The Scottish Ambulance Service (SAS) has introduced mental health clinical advisers to its ambulance control centres (ACCs), in an initiative that is the first of its kind in Scotland.

Mental health practitioners now taking calls in the ACC

Jenifer Stewart standing in front of an ambulance.

We’ve introduced mental health clinical advisers to our ambulance control centres (ACCs), in an initiative that is the first of its kind in Scotland.

As part of the project, the advisers support the ACC by speaking with patients who have dialled 999 for mental health issues, with the aim of ensuring they receive the most appropriate care.

There are currently three mental health clinical advisers trained and actively manning the phones on Friday and Saturday backshift and nightshifts, when the peak number of mental health calls are received. This may be extended to further shifts in the future.

Their role is to provide a call-back to patients, where they assess them prior to an ambulance arriving to ensure the call is correctly triaged, or, if appropriate, refer them to other agencies for follow-up. This way, patients in mental distress will receive the right care, in the right place.

Mental Health Paramedic Shaun Johnson, who is leading on the project, says: “The primary focus of our mental health clinical advisers is to ensure all mental health calls are correctly triaged before admission to A & E, and if there are other, more appropriate care pathways.

“Our clinicians have a mental health background, having worked as paramedics for our mental health cars in Glasgow, Dundee and Inverness. Their roles make a huge difference, not just to the care of our patients, but to assisting and supporting our ambulance crews.”

One of the mental health clinicians is Jenifer Stewart, a paramedic who joined SAS in 2015. She says: “It’s been great to be in the project from the very start, as I first started with the mental health team in 2021, working from the Glasgow mental health car. After time off to have my baby, I took on the clinical advisor role.

“We are in the control room on a Friday and Saturday, where we pick up the mental health calls, and assess them over the phone, so we can give them the best patient experience. It’s very rewarding, because patients are often in high levels in distress, and we can phone them back quickly, and connect them to the most appropriate care. We’ll assess whether hospital admission is the best option, or if there is another pathway, such as speaking with NHS 24’s mental health wellbeing practitioners, or other services, such as Distress Brief Intervention.”
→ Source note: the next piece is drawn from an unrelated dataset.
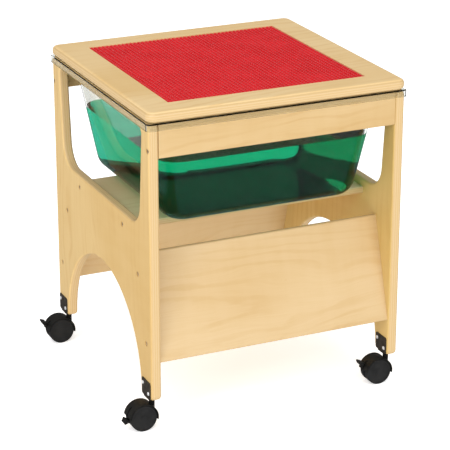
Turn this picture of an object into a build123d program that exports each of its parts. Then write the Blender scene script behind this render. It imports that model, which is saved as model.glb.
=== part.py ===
from build123d import *
import math
import os

os.makedirs("parts", exist_ok=True)

# A child's sand and water table: a plywood frame on four braked casters, a clear tub that hangs in it,
# and a lift-off lid with a building plate. Millimetres. +X is to the right along the front, -Y is the
# front, +Z is up and the floor is z = 0. Everything is drawn about the middle of the frame, and moved
# at the end so that the origin is the middle of the whole footprint, casters included.

# ---------------------------------------------------------------- driving dimensions
HEIGHT = 600.0  # floor to the lid's top face
FRAME_W = 498.0  # across the outer faces of the side panels
FRAME_D = 478.0  # front to back edge of a side panel
PLY = 19.0  # side panels, slanted panels and lid
THIN_PLY = 12.7  # aprons and shelf
EDGE_R = 5.0  # rounded edges of the side panels
THIN_EDGE_R = 3.5  # rounded edges of the boards between them

LID_W = 502.0
LID_D = 486.0
LID_CORNER_R = 16.0
LID_EDGE_R = 8.0
PLATE_SIDE = 384.0  # 48 studs at 8 mm
PLATE_T = 1.6
RECESS_DEPTH = 3.6
RECESS_GAP = 0.6

WALL = 3.0  # the tub's plastic
LIP_DROP = 10.0
LIP_GAP = 1.0  # between the lip and the frame
LIP_CORNER_R = 9.0
TUB_CLEAR_OF_SHELF = 7.5
TUB_HALF_W = 189.5  # outside of the walls, carried down to the tub's floor
TUB_HALF_D = 187.5
TUB_CORNER_R = 47.0
TUB_FLOOR_R = 33.0
TUB_DRAFT = 9.4  # degrees that the walls lean outwards
TUB_RIM_R = 2.5

LEG_BOTTOM = 60.0
ARCH_R = 187.0
LEG_CORNER_R = 10.0
TOP_CORNER_R = 8.0
RAIL_H = 13.0  # strip of side panel above the window
WINDOW_BOTTOM = 378.0
WINDOW_TOP_HALF = 204.0
WINDOW_BOTTOM_HALF = 187.5
WINDOW_BOTTOM_R = 45.0
WINDOW_TOP_R = 13.0

APRON_H = 62.0
APRON_INSET = 0.5  # from the edges of the side panels
APRON_SCREW_Z = 531.0
SHELF_TOP = 362.0
SHELF_HALF_D = 127.0
SHELF_SCREW_Y = 108.0
SLANT = 16.6  # degrees from upright, top edge inwards
SLANT_LENGTH = 200.0
SLANT_TOP_Y = 178.0  # outer top edge of a slanted panel, from the middle
SLANT_TOP_Z = 324.0
SLANT_SCREWS = (37.5, 162.5)  # down the panel from its top edge

SCREW_HEAD_R = 5.0
SCREW_HEAD_T = 2.6
SCREW_SHANK_R = 2.8
SCREW_LENGTH = 46.0
SCREW_SUNK = 1.6
SOCKET_ACROSS = 5.0
SOCKET_DEPTH = 1.6

STEM_IN = 25.0  # caster stem to the front or back edge of the leg
WHEEL_R = 25.0
WHEEL_T = 12.0
WHEEL_GAP = 6.6  # between the two wheels of a caster
WHEEL_EDGE_R = 2.5
WHEEL_INNER_R = 1.0
DISH_RIM = 4.0  # left standing round the shallow dish in a wheel's face
DISH_DEPTH = 0.8
HUB_WALL = 3.5
HUB_RISE = 0.5
HUB_CAP = 2.2  # plastic that closes the bore
TRAIL = 20.5  # stem axis to axle
AXLE_R = 3.0
AXLE_END_PLAY = 0.3
AXLE_CHAMFER = 0.5
RUNNING_FIT = 0.05
STEM_R = 3.5
STEM_FOOT = 44.0
STEM_TOP = 95.0
STEM_CHAMFER = 0.8
STEM_END_PLAY = 0.5
COLLAR_R = 5.0
COLLAR_PLAY = 0.3
BOSS_R = 5.3
BOSS_TOP = 56.0
HOOD_R = 27.8
HOOD_WALL = 2.1
HOOD_HALF_W = 15.7
HOOD_FROM = -10.0  # degrees round the axle where the hood starts and ends
HOOD_TO = 172.0
WEB_HALF_T = 2.9
WEB_HUB_WALL = 4.0
WHEEL_CLEARANCE = 0.7

PIVOT_X = -19.0  # brake lever pin, from the axle
PIVOT_Z = 10.0
PIN_R = 1.5
LEVER_HALF_T = 1.7
LEVER_UP = 148.7  # degrees round the pin of a raised lever
LEVER_TRAVEL = 82.0
LEVER_EYE_R = 4.0
LEVER_ARM = 17.0
LEVER_ARM_H = 5.0
LEVER_SLOT = (-14.0, 20.5)  # heights of the slot in the hood, from the axle
LEVER_SLOT_PAST_PIN = 7.0
LEVER_SIDE_PLAY = 0.2
PEDAL_HALF_W = 8.0
PEDAL_EDGE_R = 0.8
PEDAL = ((14.5, -4.5), (14.5, 2.6), (17.5, 3.2), (23.8, -1.0), (22.8, -3.0))  # from the pin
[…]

Another initiative of the Mental Health Team is a collaboration with Samaritans Scotland. The mental health charity has been carrying out training on Listening Skills for staff within the ACCs, and in other parts of the service, to develop skills in active listening, and how to support emotional health. Over 100 staff members over our three ACCs in the North, East and West, have so far received the training.

Clinical Effectiveness Lead for Mental Health, Mary Munro says: “This training has helped provide our staff in the control rooms with valuable skills in supporting people experiencing mental health difficulties via telephone, and we hope from the feedback and suggestions from our staff that we are able to make the next steps in embedding this work for all staff”.